We began assessing methodology through careful consideration of the best suited techniques in relation to gathering the most valid data possible. In relation to interpretivist philosophy we believe that the best suited research technique would involve the use of qualitative, semi-structured interviews.

When considering the use of this technique, its core features ran parallel to our own aims. We therefore decided that the use of qualitative interviews would produce the most valid and representative results for our area of study. These included:

  1. The interactional exchange of dialogue
  2. A thematic, topic-centred, biographical or narrative approach where the researcher has topics, themes or issues they wish to cover, but with a fluid and flexible structure.
  3. A perspective regarding knowledge as situated and contextual, requiring the researcher to ensure that relevant contexts are brought into focus so that the situated knowledge can be produced. Mason (2002:67)

By gathering data using standardised semi-structured interviews within a repeated measures design to gain moral understanding amongst 5 British tourists both within the UK and then abroad to assess changes in attitudes, we retain the ability to maintain a practical and ethically considerate framework whilst gathering rich and in-depth knowledge of our participants, producing an accurate snapshot of contemporary attitudes within a natural setting. This data can then be coded to assess any trends and themes. Although this research methodology paired with the employment of qualitative techniques sacrifices high rates of generalisability, objectivity and reliability, we are able to prioritise a highly valid and holistic study, and one that embraces the importance of subjectivity. We also plan to interview a further 5 independent UK tourists in Amsterdam to assess whether their morality has also been influenced.

With intentions to establish a valid study, we ensured that the sampling method represented the values of our required outcome. To enhance representativity and minimise bias (without sampling error), the most appropriate method of sampling was the use of an opportunity sampling strategy. Using this method, we can fairly represent each of our participants within a naturally occurring group. As our target population is tourists, this sampling strategy is also very constructive due to ease of access, lack of monetary constraints and time efficiency.”

Although this is just one section, it is crucially important to clearly state what we intend to do within our field work project, and ensure it is as accurate as possible.
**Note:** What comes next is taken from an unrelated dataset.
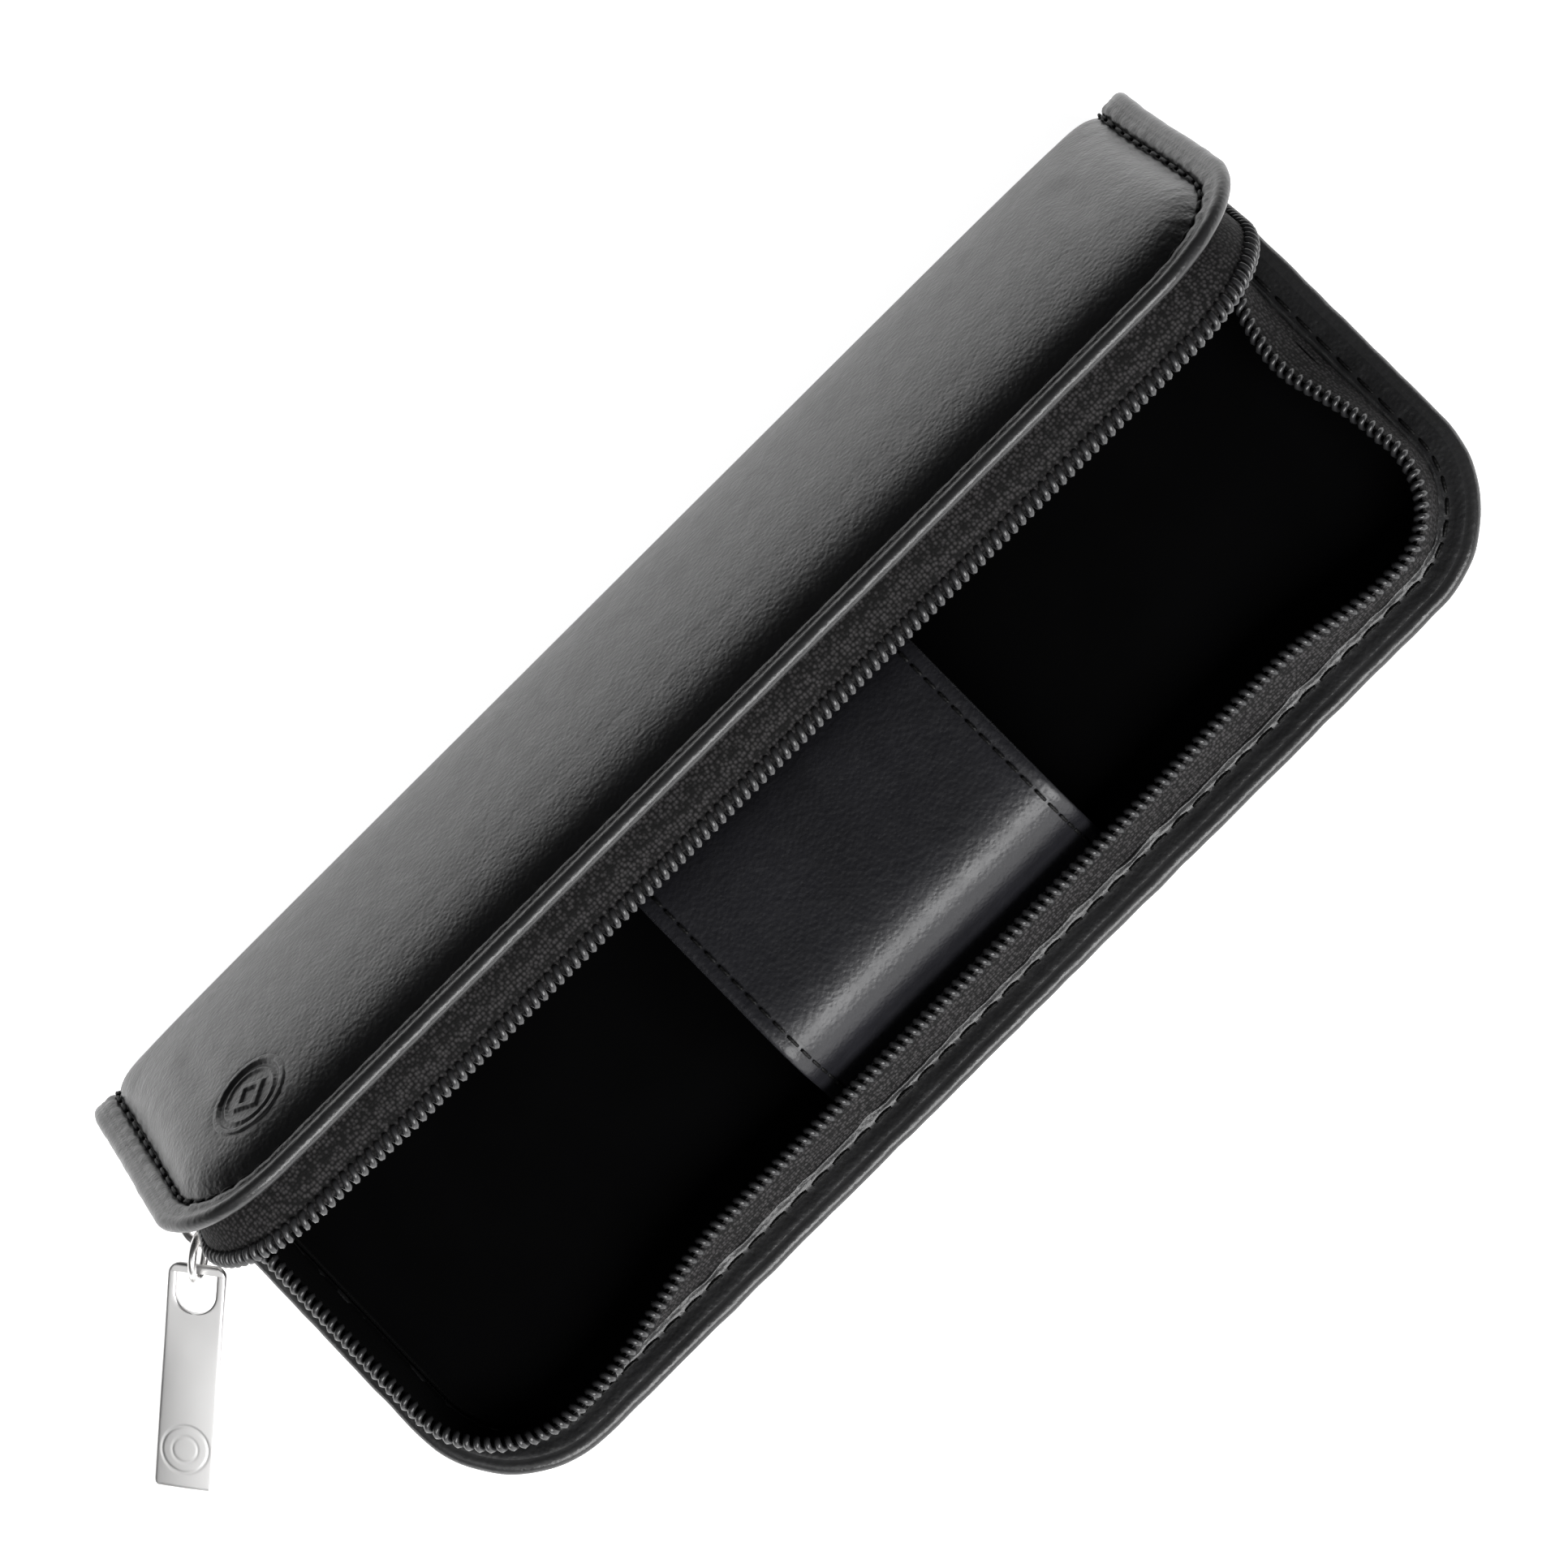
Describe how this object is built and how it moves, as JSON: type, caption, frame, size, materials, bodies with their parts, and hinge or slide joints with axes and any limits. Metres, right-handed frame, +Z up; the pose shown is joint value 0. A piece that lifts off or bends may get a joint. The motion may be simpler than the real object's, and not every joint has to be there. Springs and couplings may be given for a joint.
{
  "type": "pen case",
  "caption": "Long black leather zip case for fountain pens, its padded lid standing open, with stitched margins, upright zip walls, an arched pen band and a metal pull tab.",
  "frame": {"origin": "the centre of the closed case's flat underside, on the surface that the case lies on", "axes": "+X along the spine and the case's length, -Y to the zip side that opens, +Z up out of the base"},
  "size_m": [0.1903, 0.0644, 0.065],
  "materials": {
    "leather": "satin, fine grain",
    "lining": "matt velour",
    "zip_tape": "woven",
    "zip_coil": "semi-gloss nylon",
    "thread": "bonded thread",
    "board": "grey card",
    "foam": "open foam",
    "pull_metal": "satin nickel plate"
  },
  "bodies": {
    "base": {"base_cover": "leather", "base_edge_roll": "leather", "base_edge_thread": "thread", "base_board": "board", "base_lining": "lining", "base_spine_lining": "lining", "base_zip_tape": "zip_tape", "base_zip_coil": "zip_coil", "zip_bottom_stop": "pull_metal", "base_top_stop": "pull_metal", "pen_band": "leather", "band_thread_left": "thread", "band_thread_right": "thread"},
    "lid": {"lid_cover": "leather", "lid_edge_roll": "leather", "lid_edge_thread": "thread", "lid_foam": "foam", "lid_board": "board", "lid_lining": "lining", "lid_spine_lining": "lining", "lid_zip_tape": "zip_tape", "lid_zip_coil": "zip_coil", "lid_top_stop": "pull_metal"},
    "slider": {"slider_body": "pull_metal", "slider_bail": "pull_metal"},
    "pull_ring": {"pull_ring": "pull_metal"},
    "pull_tab": {"pull_tab": "pull_metal"}
  },
  "joints": [
    {"name": "lid_hinge", "type": "hinge", "parent": "base", "child": "lid", "pos_m": [0, 0.03, 0.0105], "axis": [-1, 0, 0], "range_deg": [-55, 65]},
    {"name": "slider_travel", "type": "slide", "parent": "base", "child": "slider", "axis": [0, -1, 0], "range_m": [0, 0.0275]},
    {"name": "link_turn", "type": "hinge", "parent": "slider", "child": "pull_ring", "pos_m": [-0.0826, 0.019, 0.0105], "axis": [0, 0, 1], "range_deg": [-77.5, 20.5]},
    {"name": "tab_swing", "type": "hinge", "parent": "pull_ring", "child": "pull_tab", "pos_m": [-0.08569, 0.01663, 0.0105], "axis": [-0.6088, 0.7934, 0], "range_deg": [0, 60]}
  ]
}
Developing the Study: Insight into Relevant Research

When creating an accurate and representative study, it is essential to gather and interpret existing literature on similar or related content to that of our own study. This is important to construct a foundational understanding of the themes, contexts and concepts we may have to discuss within our own research. Below are two articles I found especially interesting to relate to our study which provide us with a greater understanding of some fundamental concepts including the law and its relationship to morality.

Green, L. C (1970) Law and Morality in a Changing Society. The University of Toronto Law Journal, 20 (4) pp. 422–447.
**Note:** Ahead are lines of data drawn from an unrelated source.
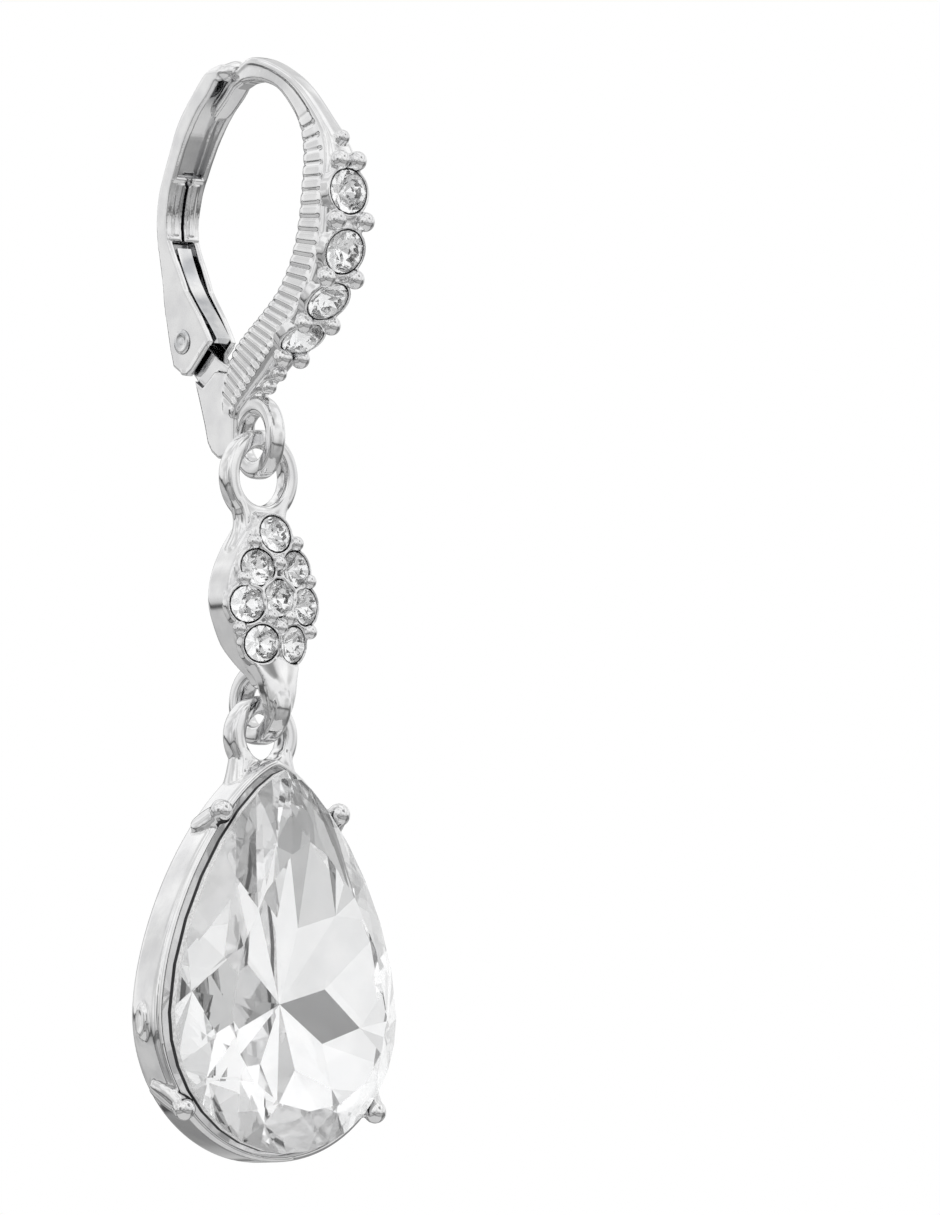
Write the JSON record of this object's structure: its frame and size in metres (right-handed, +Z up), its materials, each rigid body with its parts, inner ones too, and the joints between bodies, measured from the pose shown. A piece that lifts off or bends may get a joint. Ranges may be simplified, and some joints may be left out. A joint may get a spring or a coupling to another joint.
{
  "type": "leverback drop earring",
  "caption": "Leverback drop earring: ribbed hook with a hinged lever, a stone-set link and a pear-cut crystal in a cup setting.",
  "frame": {"origin": "inside top of the hook's arch, where the earring hangs on the ear", "axes": "+Z up, stone faces towards -Y, symmetric about X = 0"},
  "size_m": [0.0146, 0.0142, 0.0523],
  "materials": {
    "ear_hook_plate": "bright rhodium plate",
    "lever_plate": "bright rhodium plate",
    "spring_tongue_plate": "bright rhodium plate",
    "hinge_pin_plate": "bright rhodium plate",
    "link_plate": "bright rhodium plate",
    "drop_setting_plate": "bright rhodium plate",
    "hook_stone_1_glass": "cut, foiled behind",
    "hook_stone_2_glass": "cut, foiled behind",
    "hook_stone_3_glass": "cut, foiled behind",
    "hook_stone_4_glass": "cut, foiled behind",
    "link_stone_1_glass": "cut, foiled behind",
    "link_stone_2_glass": "cut, foiled behind",
    "link_stone_3_glass": "cut, foiled behind",
    "link_stone_4_glass": "cut, foiled behind",
    "link_stone_5_glass": "cut, foiled behind",
    "link_stone_6_glass": "cut, foiled behind",
    "link_stone_7_glass": "cut, foiled behind",
    "link_stone_8_glass": "cut, foiled behind",
    "pear_crystal_glass": "cut, foiled behind"
  },
  "bodies": {
    "hook": {"ear_hook": "ear_hook_plate", "hinge_pin": "hinge_pin_plate", "hook_stone_1": "hook_stone_1_glass", "hook_stone_2": "hook_stone_2_glass", "hook_stone_3": "hook_stone_3_glass", "hook_stone_4": "hook_stone_4_glass"},
    "lever": {"lever": "lever_plate", "spring_tongue": "spring_tongue_plate"},
    "link": {"link": "link_plate", "link_stone_1": "link_stone_1_glass", "link_stone_2": "link_stone_2_glass", "link_stone_3": "link_stone_3_glass", "link_stone_4": "link_stone_4_glass", "link_stone_5": "link_stone_5_glass", "link_stone_6": "link_stone_6_glass", "link_stone_7": "link_stone_7_glass", "link_stone_8": "link_stone_8_glass"},
    "drop": {"drop_setting": "drop_setting_plate", "pear_crystal": "pear_crystal_glass"}
  },
  "joints": [
    {"name": "lever_hinge", "type": "hinge", "parent": "hook", "child": "lever", "pos_m": [0, 0.0048, -0.01205], "axis": [1, 0, 0], "range_deg": [-60, 0]},
    {"name": "link_swing", "type": "hinge", "parent": "hook", "child": "link", "pos_m": [0, -0.0002, -0.01845], "axis": [0, 1, 0], "range_deg": [-30, 30]},
    {"name": "drop_swing", "type": "hinge", "parent": "link", "child": "drop", "pos_m": [0, -0.00033, -0.03103], "axis": [0, 1, 0], "range_deg": [-30, 30]}
  ]
}
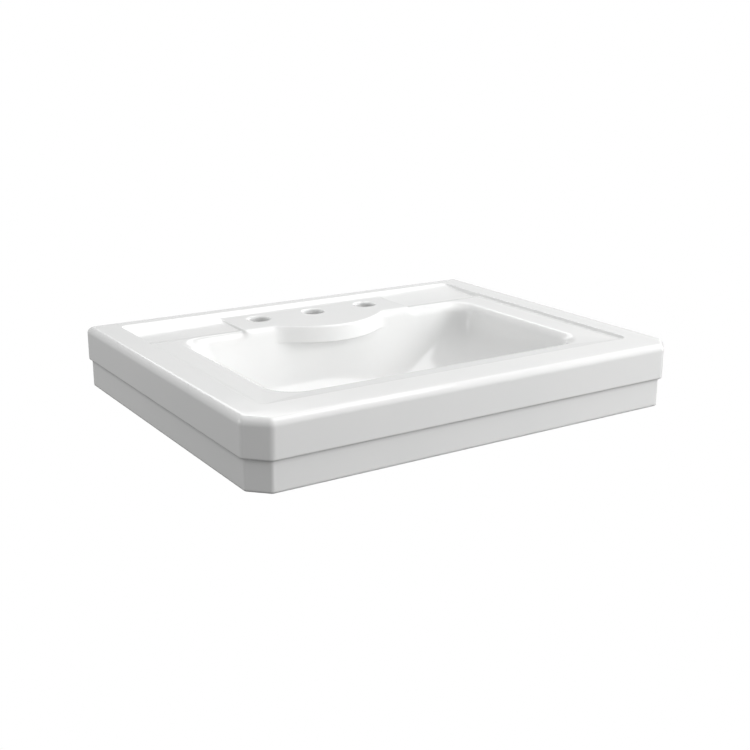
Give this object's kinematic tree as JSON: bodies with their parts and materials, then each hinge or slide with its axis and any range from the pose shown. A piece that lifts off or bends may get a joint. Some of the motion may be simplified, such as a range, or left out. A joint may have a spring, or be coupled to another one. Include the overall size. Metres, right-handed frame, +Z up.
{
  "type": "pedestal sink basin",
  "caption": "Rectangular wall-backed basin with clipped front corners, a two-tier apron, a bow-fronted tap platform with overflow hood, a push-button drain and wall fixings.",
  "frame": {"origin": "on the basin's flat wall face, half-way between its two fixing holes, 55 mm below the rim", "axes": "+X to the right seen from the front, +Y into the wall, +Z up; the basin's front faces -Y"},
  "size_m": [0.72, 0.603, 0.203],
  "materials": {
    "china": "gloss white glaze",
    "chrome": "polished chrome on brass",
    "brass": "machined brass",
    "zinc_steel": "zinc-plated steel",
    "spring_steel": "drawn stainless wire",
    "black_rubber": "moulded black rubber",
    "grey_rubber": "moulded grey rubber",
    "white_acetal": "moulded white acetal"
  },
  "bodies": {
    "root": {"basin": "china", "drain_body": "chrome", "flange_gasket": "grey_rubber", "spigot_gasket": "black_rubber", "friction_washer": "white_acetal", "lock_nut": "brass", "cartridge_sleeve": "white_acetal", "cartridge_plug": "brass", "return_spring": "spring_steel", "wall_bolt_left": "zinc_steel", "wall_bolt_right": "zinc_steel", "wall_gasket_left": "black_rubber", "wall_gasket_right": "black_rubber", "wall_washer_left": "zinc_steel", "wall_washer_right": "zinc_steel", "wall_nut_left": "zinc_steel", "wall_nut_right": "zinc_steel"},
    "stopper": {"stopper_cap": "chrome", "stopper_seal": "black_rubber", "cap_lock_nut": "brass", "plunger_stem": "brass"},
    "cam": {"cam_rotor": "white_acetal"}
  },
  "joints": [
    {"name": "stopper_slide", "type": "slide", "parent": "root", "child": "stopper", "axis": [0, 0, 1], "range_m": [-0.0095, 0], "stiffness_N_per_m": 600, "springref_m": 0.01, "deforming": ["return_spring"]},
    {"name": "cam_turn", "type": "hinge", "parent": "stopper", "child": "cam", "pos_m": [0, -0.295, -0.108], "axis": [0, 0, 1], "range_deg": [-45.5, 0]}
  ],
  "couplings": [
    {"joint": "cam_turn", "follows": "stopper_slide", "rad_per_m": 82.67}
  ]
}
Within this article, Green ponders on the relationship between definitions and interpretations of a societies established ‘laws’, and how it influences a generalised sense of ‘morality’ for those governed by these laws.

Within the article, Green recognises that there is no hierarchy in international law; one countries morality surrounding the enforcement of law is no better than another – it is just assumed necessary for that country’s notion of ‘orderly conduct’. This means that law and morality should not be judged from a prejudiced and ethnocentric perspective, there is not one ‘true’ construct of law – it depends on a country’s individuality of right/wrong and what is deemed most appropriate to the functioning of their unique social order.
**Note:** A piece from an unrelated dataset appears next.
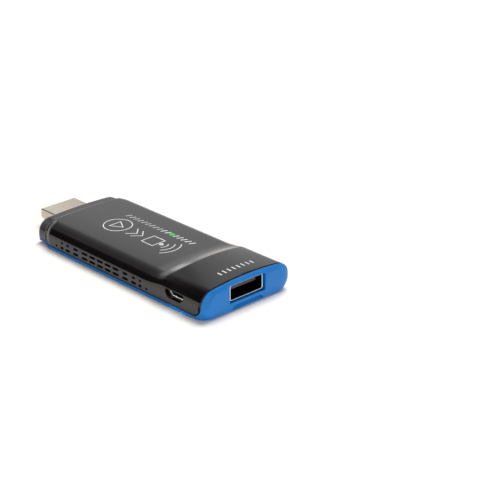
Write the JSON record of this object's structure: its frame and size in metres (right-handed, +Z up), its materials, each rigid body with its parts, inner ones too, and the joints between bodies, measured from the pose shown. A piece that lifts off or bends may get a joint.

He also argues that morality is shaped by law that one is exposed to. He argues that from a functional point of view, law may be regarded as the means by which society ensures that its mores are protected by its institutions. This means that a hardening of society’s concept of right and wrong shape an accepted code of behaviour, relative to that place.

This article may be beneficial to the study through the assessment of bias in a travellers interpretation of law. Morality may be arguably separated from the objectivity of law as what is immoral in one country may not be considered immoral in another. Morality can therefore be viewed as a fluid concept with no objective grounding in ‘right’ or ‘wrong’.

Walker, N. and Argyle, M. (1964) Does the Law Affect Moral Judgements? The British Journal of Criminology, 4, (6) pp. 570–581

Within this article, both Walker and Argyle use a range of theoretical understandings to question whether the law plays a role in altering moral judgements on those exposed to it. Discussing themes of legal prohibition as a form of deterrent and its enforcement on morally ambiguous concepts such as homosexuality, the argument that law does not necessarily reflect ‘right’ judgements is made. As a social construction, the article seeks to explain law as a concept that is open to interpretation regarding morals, and does not reflect ‘right’ from ‘wrong’.

Furthermore, the article discusses themes of majority preference and a consensus of morality. Walker and Argyle refer to studies in which people’s sense of moral issues, aesthetic preference and religious status are influences by what they are informed as being the majority view. Referring to Lazarsfeld, Berelson and Gaudet’s (1948) concept of the ‘band-waggon effect’ the authors conclude that one of the primary functions of the criminal law is to establish a shared consensus of morals within a given society with the aim of influencing people’s individual morals to conform to a reinforced standard.

This article may be beneficial to our study by explaining why people’s sense of morality is able to adapt and change drastically depending on the context that they are in. Those that experience this may be simply conforming to a different cultural standard that is subtly influenced by an overarching influence of the law.

Finding My Feet: What To Expect.

To everyone who has decided to follow me on my journey – welcome! I thought that for my first post I should outline the purpose of this blog, what to expect from it and the reasons behind its creation.

Firstly, this blog is a vessel for the documentation of my experiences in exploring the fluidity of morals, and how these change in the context of differing laws and expectations of legality. My research will take place within the context of Amsterdam, a location famous for encouraging tourists to indulge in activities that are discouraged elsewhere either through a difference in cultural expectations or a difference in the law. How these dynamics influence social behaviour – particularly the behaviour of tourists taking advantage of these differences is my primary goal, however, my journey in exploring this topic, the experiences I encounter throughout my study, and the adventure in which my study entails will be well worth following, thus, welcome to Whose Law is it Anyway? A look into the analysis of right and wrong.